* [What is being asked]:
Each line containing the word "axis" needs to be copied.

* [Dataset]:
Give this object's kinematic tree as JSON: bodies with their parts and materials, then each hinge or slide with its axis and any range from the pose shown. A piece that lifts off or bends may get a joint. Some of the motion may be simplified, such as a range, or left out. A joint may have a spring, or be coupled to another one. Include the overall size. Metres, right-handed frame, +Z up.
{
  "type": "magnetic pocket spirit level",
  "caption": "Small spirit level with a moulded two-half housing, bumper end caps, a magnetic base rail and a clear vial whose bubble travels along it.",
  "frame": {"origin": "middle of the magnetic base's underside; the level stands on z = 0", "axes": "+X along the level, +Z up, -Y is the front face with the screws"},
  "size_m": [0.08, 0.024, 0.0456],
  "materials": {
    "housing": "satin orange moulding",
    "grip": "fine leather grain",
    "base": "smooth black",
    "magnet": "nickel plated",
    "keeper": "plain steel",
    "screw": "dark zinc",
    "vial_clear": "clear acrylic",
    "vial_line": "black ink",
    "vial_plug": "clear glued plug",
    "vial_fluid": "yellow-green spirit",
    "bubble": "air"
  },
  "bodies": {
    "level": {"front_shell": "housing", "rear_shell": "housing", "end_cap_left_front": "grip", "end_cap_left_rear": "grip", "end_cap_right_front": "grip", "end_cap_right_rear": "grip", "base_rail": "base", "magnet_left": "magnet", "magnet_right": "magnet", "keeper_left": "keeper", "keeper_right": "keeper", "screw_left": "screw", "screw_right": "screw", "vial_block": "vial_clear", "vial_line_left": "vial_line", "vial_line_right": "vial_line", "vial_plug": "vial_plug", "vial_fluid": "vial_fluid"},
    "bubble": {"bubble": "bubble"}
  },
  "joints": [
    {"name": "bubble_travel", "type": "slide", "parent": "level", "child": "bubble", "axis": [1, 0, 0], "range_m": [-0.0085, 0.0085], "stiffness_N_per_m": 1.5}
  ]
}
--
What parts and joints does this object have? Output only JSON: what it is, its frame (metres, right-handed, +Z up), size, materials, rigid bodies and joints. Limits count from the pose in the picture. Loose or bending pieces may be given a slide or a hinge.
...
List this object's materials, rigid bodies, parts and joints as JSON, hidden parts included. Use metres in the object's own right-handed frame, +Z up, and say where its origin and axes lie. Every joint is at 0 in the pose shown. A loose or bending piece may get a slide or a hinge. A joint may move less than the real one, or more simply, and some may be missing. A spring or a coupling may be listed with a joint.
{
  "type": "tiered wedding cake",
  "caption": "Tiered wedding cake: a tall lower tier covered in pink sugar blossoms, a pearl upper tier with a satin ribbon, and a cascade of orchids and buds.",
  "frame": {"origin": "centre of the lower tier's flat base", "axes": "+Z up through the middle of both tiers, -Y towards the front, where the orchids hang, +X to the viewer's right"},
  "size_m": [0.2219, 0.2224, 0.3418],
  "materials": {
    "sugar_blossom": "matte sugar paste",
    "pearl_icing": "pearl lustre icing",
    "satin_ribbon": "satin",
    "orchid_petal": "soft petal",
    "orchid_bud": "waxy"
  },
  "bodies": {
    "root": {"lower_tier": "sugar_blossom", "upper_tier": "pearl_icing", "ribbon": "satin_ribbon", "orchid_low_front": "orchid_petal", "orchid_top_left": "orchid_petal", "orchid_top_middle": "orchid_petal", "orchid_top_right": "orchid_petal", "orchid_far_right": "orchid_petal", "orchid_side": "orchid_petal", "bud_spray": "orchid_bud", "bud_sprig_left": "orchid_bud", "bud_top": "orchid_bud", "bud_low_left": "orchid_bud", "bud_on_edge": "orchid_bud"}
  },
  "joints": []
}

* [Task output]:
Give this object's kinematic tree as JSON: bodies with their parts and materials, then each hinge or slide with its axis and any range from the pose shown. A piece that lifts off or bends may get a joint. Some of the motion may be simplified, such as a range, or left out. A joint may have a spring, or be coupled to another one. Include the overall size. Metres, right-handed frame, +Z up.
    {"name": "bubble_travel", "type": "slide", "parent": "level", "child": "bubble", "axis": [1, 0, 0], "range_m": [-0.0085, 0.0085], "stiffness_N_per_m": 1.5}